Face à cette urgence, Kiev a opté pour une stratégie inspirée du modèle suédois, misant sur l’investissement dans le capital humain : accès à la santé, à l’éducation, à la formation professionnelle, mais aussi égalité femmes-hommes et soutien à la parentalité. Dans l’industrie de précision, des femmes déplacées ont été formées en interne pour remplacer les hommes mobilisés. Le regard sur la main-d’œuvre féminine évolue, d’autant que 80 % des demandeurs d’emploi aujourd’hui sont des femmes. L’État ukrainien a mis en place des programmes ciblés pour les reconversions professionnelles, la création d’entreprise ou la formation de démobilisés. La pénurie de main-d’œuvre se double d’une restructuration dynamique du marché du travail, où l’économie réagit dans l’urgence avec une nette hausse des salaires (+55 % en trois ans).
En Russie, les effets sont tout aussi lourds mais la réponse est différente.

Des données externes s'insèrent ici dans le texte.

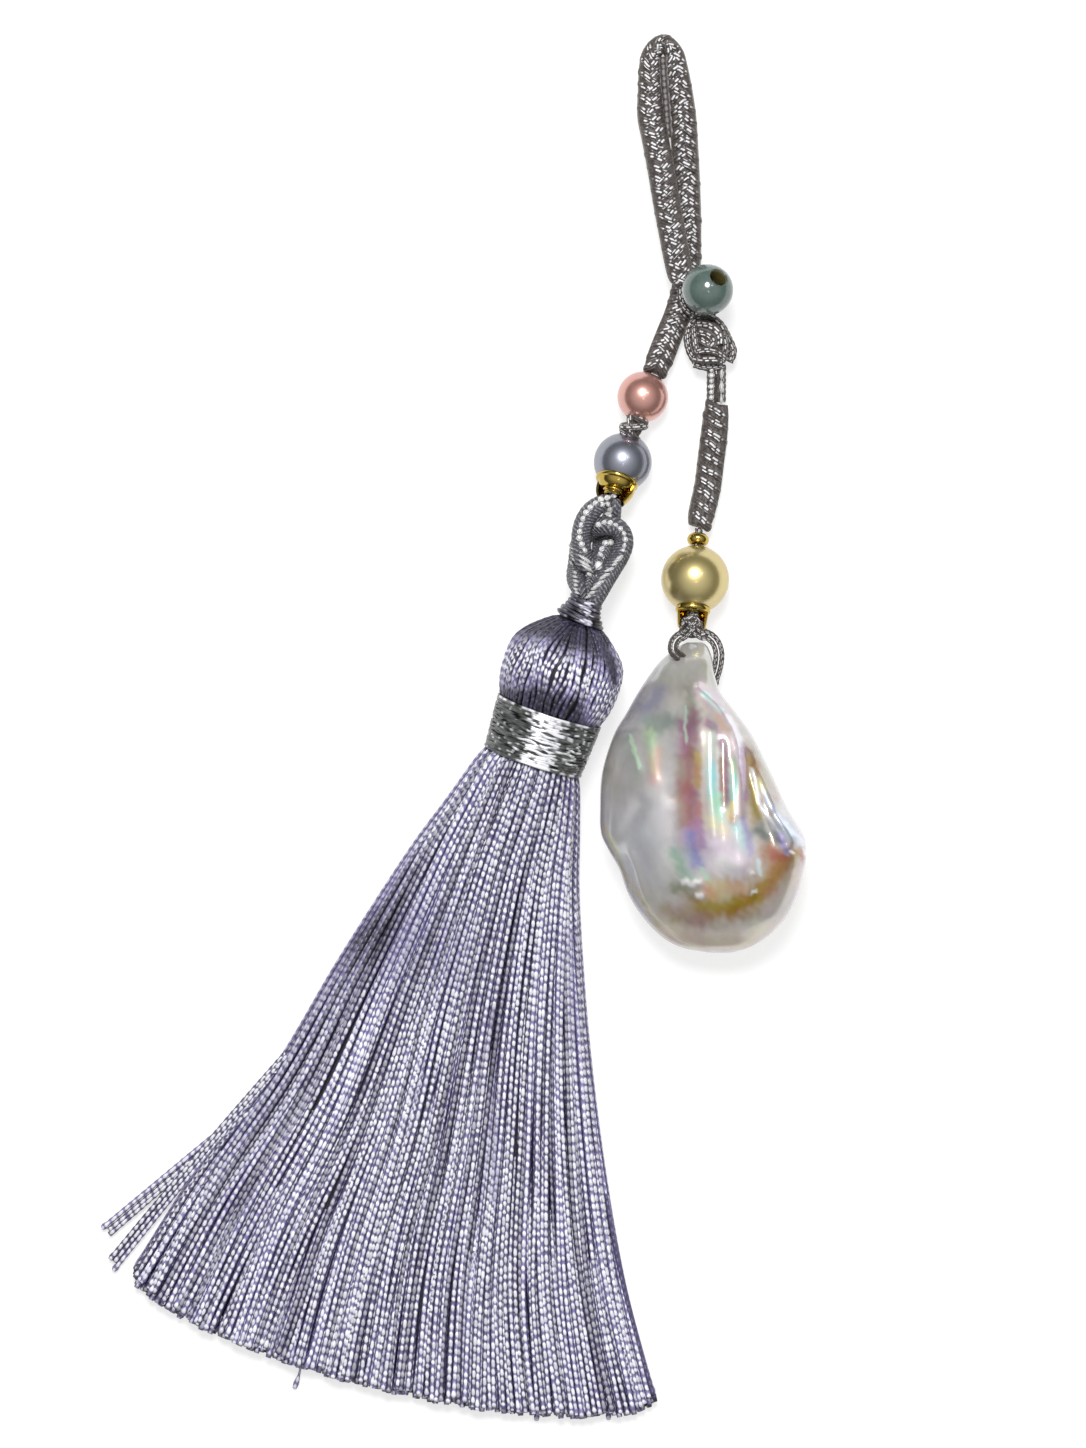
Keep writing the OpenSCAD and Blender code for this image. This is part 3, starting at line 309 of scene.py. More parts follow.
# Columns of the zones of colour, among them painted highlights and painted shade: line, half width, strength,
# colour
NACRE_AND_LIGHT_ZONES = [
    [[18.5, 3, 18.3, -6], 3.6, 0.75, (154, 152, 157)], [[23.5, 7.5, 23.8, 5.2], 1.8, 0.8, (172, 171, 169)],
    [[21, 4.5, 23.5, 3.8], 1.6, 0.7, (160, 158, 150)], [[15.6, -4.5, 15.4, -10.5], 1.2, 0.6, (162, 158, 152)],
    [[16.2, -9.2, 19, -9.6], 2, 0.6, (172, 172, 182)], [[19.2, -11, 18.9, -14.2], 2.6, 0.85, (192, 194, 202)],
    [[20, -7.6, 21.3, -8.6], 1.5, 0.7, (194, 194, 201)], [[17.4, -14.5, 19.8, -17], 1, 0.5, (172, 166, 160)],
    [[18.9, 1.9, 19.9, 2.6, 20.6, 3.6], 0.8, 0.6, (120, 122, 152)],
    [[19.5, 0.7, 20.3, 0], 0.8, 0.6, (118, 142, 128)], [[16.2, -0.5, 18.8, -0.2], 0.3, 0.5, (130, 130, 132)],
    [[17.2, -1.5, 18.4, -4.6], 0.8, 0.5, (140, 152, 144)],
    [[17.6, -0.8, 17.9, -1.8, 18.5, -3.9], 0.19, 0.95, (208, 236, 212)],
    [[19.4, -0.5, 19.9, -2.6], 0.62, 0.9, (200, 220, 188)],
    [[20.3, -2.4, 19.9, -5.2], 0.55, 0.85, (214, 178, 178)],
    [[19.6, -3.2, 19.7, -4], 0.4, 0.6, (206, 192, 168)], [[21.5, 0.6, 23.4, 0.2], 1.1, 0.75, (92, 116, 110)],
    [[23.3, 4, 23.9, 0.8], 0.7, 0.6, (112, 120, 108)], [[22.9, 3.4, 22.7, 2.4], 0.3, 0.5, (200, 194, 190)],
    [[21.9, -1.5, 22, -9, 22.6, -12.5], 1, 0.7, (140, 143, 150)],
    [[22.4, -3, 22.5, -9.5], 0.5, 0.7, (112, 116, 100)], [[23, 0.3, 23.2, -2.4], 0.9, 0.85, (126, 74, 110)],
    [[23.9, 1.6, 24, -1], 0.6, 0.7, (120, 82, 104)], [[23.5, -2.5, 23.2, -6], 1, 0.85, (118, 84, 82)],
    [[23.3, -6, 23.5, -10.2], 1.1, 0.85, (140, 90, 104)],
    [[24.2, -2.6, 24.2, -5.4], 0.42, 0.75, (176, 146, 104)],
    [[24.3, -7.5, 24.3, -9.5], 0.5, 0.7, (186, 132, 128)],
    [[23.1, 2, 22.9, 0.4, 23.1, -1.3], 0.15, 0.75, (188, 212, 196)],
    [[24.2, 4, 25, 2, 24.9, -4, 24.8, -7.5, 25.1, -11], 0.34, 0.85, (214, 202, 196)],
    [[25.1, 0.5, 26.3, -0.3, 26.9, -2.4, 26.9, -6.8], 0.5, 0.85, (150, 118, 142)],
    [[26.5, -3, 26.7, -7.4], 0.3, 0.8, (136, 104, 96)],
    [[25.5, -0.5, 25.5, -2.6], 0.5, 0.95, (222, 236, 226)],
    [[25.5, -3.6, 25.6, -6.2], 0.52, 0.95, (176, 236, 240)],
    [[26, -6.8, 26.2, -9], 0.5, 0.95, (190, 240, 220)],
    [[25.5, -9.2, 26.8, -10.2], 0.62, 0.9, (240, 232, 200)],
    [[24.7, 3.8, 26.6, 2, 28, -0.6, 28.5, -4.5, 28.5, -8.2], 0.85, 0.95, (214, 198, 206)],
    [[24.7, 3.5, 25.6, 2.6, 26.6, 1.8], 0.22, 0.85, (200, 232, 232)],
    [[26, 1.2, 27.2, -0.4], 0.34, 0.85, (232, 204, 190)],
    [[27.3, 1.2, 28.3, -1.2, 28.4, -3.4], 0.34, 0.95, (248, 244, 250)],
    [[28.6, -2, 28.9, -7], 0.3, 0.7, (176, 150, 196)], [[27.6, -3.2, 27.7, -4.4], 0.36, 0.9, (204, 236, 200)],
    [[27.7, -4.8, 27.7, -6.8], 0.36, 0.95, (166, 228, 212)],
    [[27.6, -7.4, 27.3, -8.9], 0.34, 0.9, (240, 230, 176)],
    [[27.5, -8.9, 27.5, -9.4], 0.25, 0.8, (232, 186, 140)], [[28, -9.6, 29, -12], 0.7, 0.9, (200, 232, 238)],
    [[28.7, -9, 29.4, -12.2], 0.4, 0.75, (176, 168, 214)],
    [[25.6, -12, 27.9, -13.4], 1.75, 0.95, (244, 230, 248)],
    [[26.6, -13.4, 27.4, -13.8], 1, 0.95, (252, 250, 252)],
    [[23.5, -10.6, 24.1, -13.4], 0.75, 0.85, (152, 154, 206)],
    [[24.1, -9.4, 24.6, -11.4], 0.6, 0.7, (178, 140, 184)],
    [[21.9, -12.4, 23.4, -15], 0.8, 0.75, (96, 138, 126)],
    [[24.7, -14, 25.4, -15.4], 0.28, 0.8, (196, 234, 212)],
    [[22.1, -15.8, 23.6, -16.5], 0.7, 0.75, (92, 106, 80)],
    [[24.6, -17.7, 27.2, -17.9, 29.8, -16.8, 31.6, -14.9, 32.6, -13], 1.5, 0.9, (144, 110, 52)],
    [[28, -17.5, 29.6, -16.8], 1, 0.6, (128, 116, 40)],
    [[26.4, -15.7, 28.2, -15.6], 0.9, 0.85, (206, 184, 148)],
    [[25.3, -15.8, 25.8, -16.6], 0.5, 0.75, (214, 164, 142)],
    [[22.4, -18.6, 24.3, -19.2], 1.2, 0.8, (142, 112, 110)], [[21, -18, 22, -19], 0.8, 0.5, (160, 140, 112)],
    [[29.6, -3, 29.9, -8.5], 0.85, 0.85, (148, 114, 58)], [[29.2, -1.8, 30, -3.4], 0.5, 0.7, (132, 104, 84)],
    [[30.9, -3.8, 32.2, -6.6], 0.5, 0.75, (134, 112, 52)],
    [[30.8, -6.4, 31.4, -8.6], 0.6, 0.7, (152, 140, 138)],
    [[29.6, -4.2, 30.3, -7.4, 31.4, -9.3, 32.4, -10.9], 0.22, 0.98, (250, 250, 255)],
    [[30.5, -5.7, 31.6, -8.2, 32.2, -8.8], 0.2, 0.9, (206, 222, 248)],
    [[30.2, -5.2, 30.8, -6.2], 0.35, 0.7, (230, 220, 180)],
    [[32.6, -9.6, 33.4, -10.8], 0.95, 0.85, (160, 172, 194)],
    [[32, -8.7, 33.2, -9.9, 34.5, -11.3], 0.3, 0.98, (238, 244, 255)],
    [[30.3, -10.2, 31.6, -11], 0.85, 0.9, (84, 100, 100)],
    [[31.1, -12.2, 32.8, -13.1], 1.1, 0.85, (136, 88, 76)],
    [[32.3, -10.7, 33, -12.3], 0.32, 0.85, (178, 168, 216)],
    [[33.9, -12.1, 34.6, -12.6], 0.65, 0.85, (152, 100, 60)],
    [[33.3, -12, 33.7, -12.3], 0.16, 0.9, (248, 244, 250)],
    [[34.6, -12, 34.9, -12.4], 0.16, 0.9, (248, 244, 250)],
    [[30.1, -13.1, 30.3, -14.3], 0.22, 0.85, (216, 236, 240)],
    [[20.6, -19.9, 24.6, -21.3, 29.2, -21.2, 32.2, -19, 34.3, -15], 1.15, 0.9, (206, 193, 180)],
    [[31.8, -18.6, 33.6, -16.4], 1, 0.6, (188, 180, 184)],
    [[15, -9.6, 17.2, -14.8, 20.4, -19.4], 0.3, 0.7, (186, 178, 150)],
    [[25, 6.4, 27.2, 2.8, 30.6, -3, 33.8, -8.4], 0.62, 0.85, (178, 174, 164)],
    [[22.9, -15.2, 24.3, -15.2], 0.34, 1, (255, 255, 255)],
    [[24.2, -16.5, 24.6, -16.5], 0.3, 1, (255, 255, 255)],
    [[29.5, -14.4, 29.6, -14.4], 0.22, 1, (255, 255, 255)],
    [[29.6, -16.2, 29.9, -16.1], 0.2, 1, (252, 250, 246)], [[23.7, 8.1, 24, 8.1], 0.2, 1, (250, 250, 250)],
]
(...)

La population russe décline depuis la chute de l’URSS. La guerre a aggravé cette tendance par la mobilisation militaire, les morts au front et un exil massif de jeunes actifs. La fécondité stagne à 1,41 enfant par femme. La main-d’œuvre manque dans tous les secteurs, y compris dans le complexe militaro-industriel. Pourtant, la stratégie russe reste ancrée dans une vision autoritaire : natalisme moraliste, restrictions sur l’avortement, chasse aux discours « childfree », exclusion des enfants non russophones des écoles.

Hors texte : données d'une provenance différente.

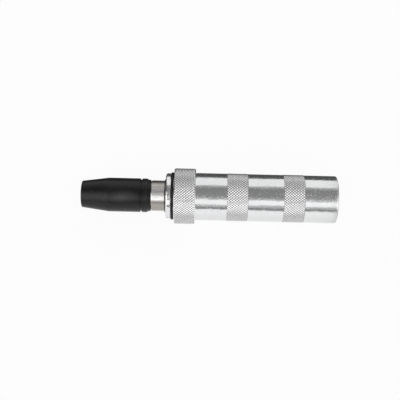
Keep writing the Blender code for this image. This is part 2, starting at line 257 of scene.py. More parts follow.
class Tree:
    """The nodes of a material or of the room: one method adds any node, and others are the sums used most."""

    def __init__(self, owner):
        owner.use_nodes = True
        self.nodes = owner.node_tree.nodes
        self.links = owner.node_tree.links

    def feed(self, target, value):
        if isinstance(value, Value):
            self.links.new(value.socket, target)
        elif isinstance(value, tuple) and target.type == "RGBA":
            target.default_value = (*value, 1)
        else:
            target.default_value = value

    def add(self, kind, sockets=None, output=0, stops=None, **settings):
        node = self.nodes.new(kind)
        for name, value in settings.items():
            setattr(node, name, value)
        for k, (position, level) in enumerate(stops or []):
            marks = node.color_ramp.elements
            mark = marks[k] if k < len(marks) else marks.new(position)
            mark.position = position
            mark.color = (level, level, level, 1)
        for name, value in (sockets or {}).items():
            self.feed(node.inputs[name], value)
        return Value(self, node.outputs[output])

    def ramp(self, value, *stops):
        return self.add("ShaderNodeValToRGB", {"Fac": value}, stops=stops)

    def mix(self, share, first, second):
        sockets = {"Factor": share, 6: first, 7: second}
        return self.add("ShaderNodeMix", sockets, output=2, data_type="RGBA")

    def part(self, vector, letter):
        return self.add("ShaderNodeSeparateXYZ", {0: vector}, output=letter)

    def ray(self, kind):
        return self.add("ShaderNodeLightPath", output=f"Is {kind} Ray")


class Finish(Tree):
    """A material in the making, with the patterns that the finishes share."""

    def __init__(self, name, **sockets):
        self.material = bpy.data.materials.new(name)
        super().__init__(self.material)
        self.shader = self.nodes["Principled BSDF"]
        self.set(**sockets)

    def set(self, **sockets):
        for name, value in sockets.items():
            socket = "IOR" if name == "ior" else name.replace("_", " ").title()
            self.feed(self.shader.inputs[socket], value)

    def coordinates(self, stretch=(1, 1, 1)):
        """Object coordinates measured from the driver's axis and scaled, so a pattern can be drawn out."""
        here = self.add("ShaderNodeTexCoord", output="Object")
        down = (0, 0, -stretch[2] * axis_z)
        return self.add("ShaderNodeMapping", {"Vector": here, "Location": down, "Scale": stretch})

    def length(self, vector):
        return self.add("ShaderNodeVectorMath", {0: vector}, "Value", operation="LENGTH")

    def noise(self, scale, stretch=(1, 1, 1), detail=3, roughness=0.5, distortion=0):
        return self.add(
            "ShaderNodeTexNoise",
            {
                "Vector": self.coordinates(stretch),
                "Scale": scale,
                "Detail": detail,
                "Roughness": roughness,
                "Distortion": distortion,
            },
            output="Fac",
        )

    def field(self, name):
        return self.add("ShaderNodeAttribute", output="Fac", attribute_name=name)

    def bump(self, height, distance, normal=None):
        """Raises the surface by height times distance, on top of an earlier bump if one is given."""
        sockets = {"Height": height, "Distance": distance, "Strength": 1.0}
        if normal:
            sockets["Normal"] = normal
        return self.add("ShaderNodeBump", sockets)

    def made(self):
        print(self.material.name, "has", len(self.nodes), "nodes")
        return self.material


# %% [markdown]
# ## Bright plate on the body
# The body is turned steel under a bright zinc or nickel plate. Such plate is never a perfect mirror: the
# steel below is slightly wavy, and the polish leaves hazy patches and fine lines round the bar. The waves
# are two layers of bump, one slow and one quick, and haze moves the roughness rather than the colour. So do
# small frosted flecks, which hardly show where the plate mirrors white, but lighten its dark stripes. The
# struck end was faced on the lathe, which leaves rings about its middle, and hammer blows have since
# dulled it and its edge, so the mesh stores a field that says how much a point is struck.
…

Moscou tente de compenser par l’immigration, en recrutant en Asie centrale. Mais la xénophobie montante, renforcée par l’attentat du Crocus Center, rend cette voie instable. Des visas « idéologiques » sont proposés à ceux qui fuient l’Occident libéral, et un institut a même été créé pour faire revenir les expatriés. Parallèlement, le Kremlin a organisé l’enlèvement de milliers d’enfants ukrainiens depuis les territoires occupés, dans une tentative de les « russifier » à travers leur placement dans des familles ou des institutions russes. Cette politique vise à compenser le déclin démographique par une assimilation forcée, tout en affirmant un pouvoir symbolique sur les générations futures. Mais ces initiatives restent en grande partie symboliques. La productivité stagne, les employeurs relâchent les critères de recrutement, sans résultat significatif. Les tensions sur le marché du travail alimentent l’inflation sans gains de compétitivité.
Dans les deux cas, la démographie devient une donnée stratégique. Mais si l’Ukraine tente de bâtir son avenir sur l’inclusion, la Russie campe sur des instruments de contrôle. Dans un conflit où le temps joue un rôle crucial, celui qui saura reconstruire et mobiliser durablement son capital humain pourrait aussi dessiner les contours de la victoire.